(GIVEN EXERCISE): Filter the data below for the string "body" and copy each matching line.
[begin SUPPLIED INFORMATION]
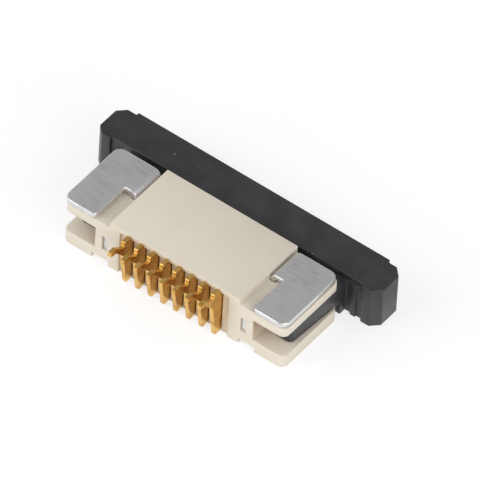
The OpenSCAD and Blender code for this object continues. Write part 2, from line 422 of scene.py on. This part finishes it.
def plated_gold(settings):
    """Copper alloy strip with thin gold plating: warm yellow, softly polished, redder where
    the plating is thin."""
    material, tree, place = start_material("plated_gold")
    thin = band(tree, grain(tree, place, 0.35 * MM, 3.0), 0.4, 0.7)
    rolled = grain(tree, place, 0.1 * MM, 3.0, stretch=(4, 1, 1))
    shader = add_node(
        tree,
        "ShaderNodeBsdfPrincipled",
        values={"Metallic": 1.0},
        links={
            "Base Color": blend_colour(tree, thin, linear(settings.gold), linear(settings.worn)),
            "Roughness": band(tree, rolled, 0.3, 0.7, 0.22, 0.38),
            "Normal": relief(tree, rolled, 0.003 * MM),
        },
    )
    end_material(tree, shader)
    return material


def studio_floor():
    """Matte white sheet: white to the eye and in reflections, with a soft shadow."""
    material, tree, _place = start_material("studio_floor")
    path = add_node(tree, "ShaderNodeLightPath").outputs
    seen = add_node(
        tree,
        "ShaderNodeMath",
        settings={"operation": "MAXIMUM"},
        links={0: path["Is Camera Ray"], 1: path["Is Glossy Ray"]},
    ).outputs[0]
    seen = add_node(
        tree,
        "ShaderNodeMath",
        settings={"operation": "MAXIMUM"},
        links={0: seen, 1: path["Is Transmission Ray"]},
    ).outputs[0]
    sheet = add_node(tree, "ShaderNodeBsdfDiffuse", values={"Color": (0.9, 0.9, 0.9, 1.0)})
    thin = add_node(tree, "ShaderNodeBsdfDiffuse", values={"Color": (0.34, 0.34, 0.34, 1.0)})
    floor_glow_and_channel_shade = add_node(
        tree, "ShaderNodeEmission", values={"Color": (1, 1, 1, 1), "Strength": 0.72}
    )
    lit = add_node(tree, "ShaderNodeAddShader", links={0: thin.outputs[0], 1: floor_glow_and_channel_shade.outputs[0]})
    shader = add_node(
        tree, "ShaderNodeMixShader", links={0: seen, 1: sheet.outputs[0], 2: lit.outputs[0]}
    )
    end_material(tree, shader)
    return material


# -------------------------------------------------------------------- shapes
def add_piece(name, mesh, material, body, nodes):
    """Links a finished mesh as a piece that rides on a body and stands for CAD nodes."""
    piece = bpy.data.objects.new(name, mesh)
    bpy.context.scene.collection.objects.link(piece)
    mesh.materials.clear()
    mesh.materials.append(material)
    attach(piece, body)
    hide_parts(*nodes)
    return piece


def whole_copy(node, name):
    """Copy of a CAD node's mesh with its corners joined and its flat faces made whole."""
    shape = bmesh.new()
    shape.from_mesh(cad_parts[node].data)
    bmesh.ops.remove_doubles(shape, verts=shape.verts, dist=WELD)
    bmesh.ops.dissolve_limit(shape, angle_limit=FLAT, verts=shape.verts, edges=shape.edges)
    mesh = bpy.data.meshes.new(name)
    shape.to_mesh(mesh)
    shape.free()
    return mesh


def round_edges(piece, width, segments):
    """Rounds every sharp edge of a piece and shades the roundings smooth."""
    for polygon in piece.data.polygons:
        polygon.use_smooth = True
    bevel = piece.modifiers.new("edge rounding", "BEVEL")
    bevel.width = width
    bevel.segments = segments
    bevel.limit_method = "ANGLE"
    bevel.angle_limit = SHARP
    bevel.use_clamp_overlap = False
    bevel.harden_normals = True


def fillet(corners, steps=4):
    """Outline with each corner (y, z, radius) replaced by an arc of that radius."""
    outline = []
    for i, (y, z, radius) in enumerate(corners):
        here = Vector((y, z))
        before = Vector(corners[i - 1][:2]) - here
        after = Vector(corners[(i + 1) % len(corners)][:2]) - here
        half = before.angle(after) / 2
        reach = min(radius / math.tan(half), before.length * 0.49, after.length * 0.49)
        if radius == 0 or reach < 0.001:
            outline.append(here)
            continue
        start = here + before.normalized() * reach
        end = here + after.normalized() * reach
        for step in range(steps + 1):
            t = step / steps
            outline.append(start * (1 - t) ** 2 + here * 2 * t * (1 - t) + end * t**2)
    return outline


def contact_outline(settings):
    """Side view of a contact in millimetres: tail, head, spine and the fork inside."""
    tip, board = FIRST_CONTACT[0][1] / MM, FIRST_CONTACT[1][2] / MM
    inner_tip = FIRST_CONTACT[1][1] / MM
    front = HOUSING_BOX[0][1] / MM
    foot, foot_height = settings.foot / MM, settings.foot_height / MM
    head, spine, beam = settings.head / MM, settings.spine / MM, settings.beam / MM
    head_top = HOUSING_BOX[1][2] / MM - 0.02
    hollow, base, fixed, low = 1.76, front + 0.76, 0.41, 0.12
    nose = 1.14
    point = 1.03
    return fillet(
        [
            (tip, board, 0.03),
            (tip + foot, board, 0.14),
            (front - head - 0.09, hollow, 0.08),
            (front - head, hollow + 0.03, 0.03),
            (front - head, head_top, 0.13),
            (front - 0.02, head_top, 0.1),
            (front - 0.02, hollow, 0.03),
            (base, hollow, 0.1),
            (inner_tip, nose + beam, 0.05),
            (inner_tip, nose, 0.03),
            (inner_tip - beam, point, 0.06),
            (inner_tip - 1.5 * beam, point, 0.06),
            (inner_tip - 3 * beam, nose + 0.12, 0.1),
            (base + beam, hollow - beam, 0.1),
            (base, hollow - 2 * beam, 0.06),
            (base, fixed + 0.06, 0.03),
            (base + 0.06, fixed, 0.03),
            (inner_tip, fixed, 0.05),
            (inner_tip, low, 0.05),
            (front + 0.07, low, 0.0),
            (front + 0.07, 0.02, 0.0),
            (front - 0.19, 0.02, 0.03),
            (front - spine, 1.385, 0.1),
            (tip + foot, board - foot_height - 0.03, 0.14),
            (tip, board - foot_height, 0.03),
        ]
    )


def strip_mesh(name, outline, low_x, high_x):
    """Solid between two flat copies of an outline in Y and Z."""
    shape = bmesh.new()
    rings = []
    for x in (low_x, high_x):
        rings.append([shape.verts.new((x, y * MM, z * MM)) for y, z in outline])
    for i in range(len(outline)):
        j = (i + 1) % len(outline)
        shape.faces.new((rings[0][i], rings[0][j], rings[1][j], rings[1][i]))
    shape.faces.new(rings[0])
    shape.faces.new(rings[1])
    bmesh.ops.recalc_face_normals(shape, faces=shape.faces)
    mesh = bpy.data.meshes.new(name)
    shape.to_mesh(mesh)
    shape.free()
    return mesh


def row_tree():
    """Geometry nodes that repeat a shape along X: count, pitch and material are inputs."""
    tree = bpy.data.node_groups.new("contact_row", "GeometryNodeTree")
    face = tree.interface
    face.new_socket("Geometry", in_out="INPUT", socket_type="NodeSocketGeometry")
    face.new_socket("Count", in_out="INPUT", socket_type="NodeSocketInt")
    face.new_socket("Pitch", in_out="INPUT", socket_type="NodeSocketFloat")
    face.new_socket("Material", in_out="INPUT", socket_type="NodeSocketMaterial")
    face.new_socket("Geometry", in_out="OUTPUT", socket_type="NodeSocketGeometry")
    given = add_node(tree, "NodeGroupInput").outputs
    step = add_node(tree, "ShaderNodeCombineXYZ", links={"X": given["Pitch"]})
    points = add_node(
        tree,
        "GeometryNodeMeshLine",
        settings={"mode": "OFFSET"},
        links={"Count": given["Count"], "Offset": step.outputs[0]},
    )
    row = add_node(
        tree,
        "GeometryNodeInstanceOnPoints",
        links={"Points": points.outputs[0], "Instance": given["Geometry"]},
    )
    solid = add_node(tree, "GeometryNodeRealizeInstances", links={0: row.outputs[0]})
    dressed = add_node(
        tree,
        "GeometryNodeSetMaterial",
        links={"Geometry": solid.outputs[0], "Material": given["Material"]},
    )
    add_node(tree, "NodeGroupOutput", links={0: dressed.outputs[0]})
    return tree


def applied(piece):
    """Plain mesh of a piece with all its modifiers applied."""
    bpy.context.view_layer.update()
    ready = piece.evaluated_get(bpy.context.evaluated_depsgraph_get())
    return bpy.data.meshes.new_from_object(ready)


# ----------------------------------------------------------------- operators
class DressHousing(bpy.types.Operator):
    """Give the ivory housing its rounded edges and its plastic"""

    bl_idname = "connector.housing"
    bl_label = "Dress Housing"

    def execute(self, context):
        settings = context.scene.connector_housing
        piece = add_piece(
            "housing_moulding",
            whole_copy("housing", "housing_moulding"),
            moulded_nylon_ivory(settings),
            "base",
            ["housing"],
        )
        round_edges(piece, settings.edge, 2)
        return {"FINISHED"}


class MakeContacts(bpy.types.Operator):
    """Make the row of gold-plated contacts"""

    bl_idname = "connector.contacts"
    bl_label = "Make Contacts"

    def execute(self, context):
        settings = context.scene.connector_contacts
        mesh = strip_mesh(
            "contact", contact_outline(settings), FIRST_CONTACT[0][0], FIRST_CONTACT[1][0]
        )
        draft = bpy.data.objects.new("contact", mesh)
        context.scene.collection.objects.link(draft)
        round_edges(draft, settings.edge, 2)
        tree = row_tree()
        repeat = draft.modifiers.new("row", "NODES")
        repeat.node_group = tree
        material = plated_gold(settings)
        inputs = {
            item.name: item.identifier
            for item in tree.interface.items_tree
            if item.in_out == "INPUT"
        }
        repeat[inputs["Count"]] = settings.count
        repeat[inputs["Pitch"]] = settings.pitch
        repeat[inputs["Material"]] = material
        row = applied(draft)
        row.name = "contact_row"
        bpy.data.objects.remove(draft)
        add_piece("contact_row", row, material, "base", CONTACT_NODES)
        return {"FINISHED"}


class DressNails(bpy.types.Operator):
    """Give the two solder nails their rounded edges and their tin plating"""

    bl_idname = "connector.nails"
    bl_label = "Dress Nails"

    def execute(self, context):
        settings = context.scene.connector_nails
        material = plated_tin(settings)
        for side in ("left", "right"):
            node = "nail_" + side
            piece = add_piece(
                "solder_" + node,
                whole_copy(node, "solder_" + node),
                material,
                "base",
                [node],
            )
            round_edges(piece, settings.edge, 3)
        return {"FINISHED"}


class DressSlider(bpy.types.Operator):
    """Give the black slider its rounded edges and its plastic"""

    bl_idname = "connector.slider"
    bl_label = "Dress Slider"

    def execute(self, context):
        settings = context.scene.connector_slider
        piece = add_piece(
            "slider_moulding",
            whole_copy("slider", "slider_moulding"),
            moulded_nylon_black(settings),
            "lock",
            ["slider"],
        )
        round_edges(piece, settings.edge, 3)
        return {"FINISHED"}


class SetStage(bpy.types.Operator):
    """Set the floor, the lamps, the sky and the camera"""

    bl_idname = "connector.stage"
    bl_label = "Set Stage"

    def execute(self, context):
        settings = context.scene.connector_stage
        self.lay_floor(context, settings)
        self.hang_lamp(context, "key_lamp", -42, 32, settings.key)
        self.hang_lamp(context, "fill_lamp", 68, 26, settings.fill)
        self.light_sky(context, settings)
        self.aim_camera(context, settings)
        return {"FINISHED"}

    def lay_floor(self, context, settings):
        half = settings.floor / 2
        mesh = bpy.data.meshes.new("floor")
        corners = [(-half, -half, 0), (half, -half, 0), (half, half, 0), (-half, half, 0)]
        mesh.from_pydata(corners, [], [(0, 1, 2, 3)])
        mesh.materials.append(studio_floor())
        floor = bpy.data.objects.new("floor", mesh)
        context.scene.collection.objects.link(floor)

    def hang_lamp(self, context, name, azimuth, elevation, level):
        """Square soft lamp; level is the light that it lays on a surface facing it."""
        away = 0.3
        lamp = bpy.data.lights.new(name, "AREA")
        lamp.shape = "SQUARE"
        lamp.size = 0.24
        lamp.energy = level * (math.pi * away) ** 2
        hung = bpy.data.objects.new(name, lamp)
        context.scene.collection.objects.link(hung)
        back = direction(math.radians(azimuth), math.radians(elevation))
        hung.location = back * away
        hung.rotation_euler = back.to_track_quat("Z", "Y").to_euler()
        hung.visible_camera = False

    def light_sky(self, context, settings):
        """Even sky that lights the connector and looks white itself."""
        world = bpy.data.worlds.new("sky")
        world.use_nodes = True
        tree = world.node_tree
        tree.nodes.clear()
        path = add_node(tree, "ShaderNodeLightPath").outputs
        light = add_node(
            tree, "ShaderNodeBackground", values={"Color": (1, 1, 1, 1), "Strength": settings.sky}
        )
        white = add_node(
            tree, "ShaderNodeBackground", values={"Color": (1, 1, 1, 1), "Strength": 1.0}
        )
        shader = add_node(
            tree,
            "ShaderNodeMixShader",
            links={0: path["Is Camera Ray"], 1: light.outputs[0], 2: white.outputs[0]},
        )
        add_node(tree, "ShaderNodeOutputWorld", links={0: shader.outputs[0]})
        context.scene.world = world

    def aim_camera(self, context, settings):
        view = bpy.data.cameras.new("camera")
        view.lens = settings.lens
        view.clip_start = settings.distance / 10
        view.clip_end = settings.distance * 3
        camera = bpy.data.objects.new("camera", view)
        context.scene.collection.objects.link(camera)
        back = direction(settings.azimuth, settings.elevation)
        level = Vector((math.cos(settings.azimuth), math.sin(settings.azimuth), 0))
        turn = Matrix.Rotation(settings.roll, 3, back)
        right = turn @ level
        up = back.cross(right)
        camera.matrix_world = Matrix.Translation(
            Vector(settings.target) + back * settings.distance
        ) @ Matrix((right, up, back)).transposed().to_4x4()
        context.scene.camera = camera
        context.scene.view_settings.view_transform = "Standard"


def direction(azimuth, elevation):
    """Unit vector from the connector towards a place round it; azimuth 0 is the tail side."""
    return Vector(
        (
            math.sin(azimuth) * math.cos(elevation),
            -math.cos(azimuth) * math.cos(elevation),
            math.sin(elevation),
        )
    )


class ConnectorPanel(bpy.types.Panel):
    """Lists the settings and the steps that make the connector"""

    bl_idname = "VIEW3D_PT_connector"
    bl_label = "Flat Cable Connector"
    bl_space_type = "VIEW_3D"
    bl_region_type = "UI"
    bl_category = "Connector"

    def draw(self, context):
        for group, operator in STEPS:
            settings = getattr(context.scene, group)
            box = self.layout.box()
            for name in settings.__annotations__:
                box.prop(settings, name)
            box.operator(operator.bl_idname)


STEPS = (
    ("connector_stage", SetStage),
    ("connector_housing", DressHousing),
    ("connector_contacts", MakeContacts),
    ("connector_nails", DressNails),
    ("connector_slider", DressSlider),
)
GROUPS = {
    "connector_stage": StageSettings,
    "connector_housing": HousingSettings,
    "connector_contacts": ContactSettings,
    "connector_nails": NailSettings,
    "connector_slider": SliderSettings,
}


def register():
    """Registers the settings, the operators and the panel."""
    for name, group in GROUPS.items():
        bpy.utils.register_class(group)
        setattr(bpy.types.Scene, name, bpy.props.PointerProperty(type=group))
    for _group, operator in STEPS:
        bpy.utils.register_class(operator)
    bpy.utils.register_class(ConnectorPanel)


def unregister():
    """Takes the panel, the operators and the settings out again."""
    bpy.utils.unregister_class(ConnectorPanel)
    for _group, operator in reversed(STEPS):
        bpy.utils.unregister_class(operator)
    for name, group in GROUPS.items():
        delattr(bpy.types.Scene, name)
        bpy.utils.unregister_class(group)


def main():
    """Makes every piece and the stage."""
    register()
    bpy.ops.connector.stage()
    bpy.ops.connector.housing()
    bpy.ops.connector.contacts()
    bpy.ops.connector.nails()
    bpy.ops.connector.slider()


if __name__ == "__main__":
    main()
[end SUPPLIED INFORMATION]
(ANSWER BELOW):
def add_piece(name, mesh, material, body, nodes):
    """Links a finished mesh as a piece that rides on a body and stands for CAD nodes."""
    attach(piece, body)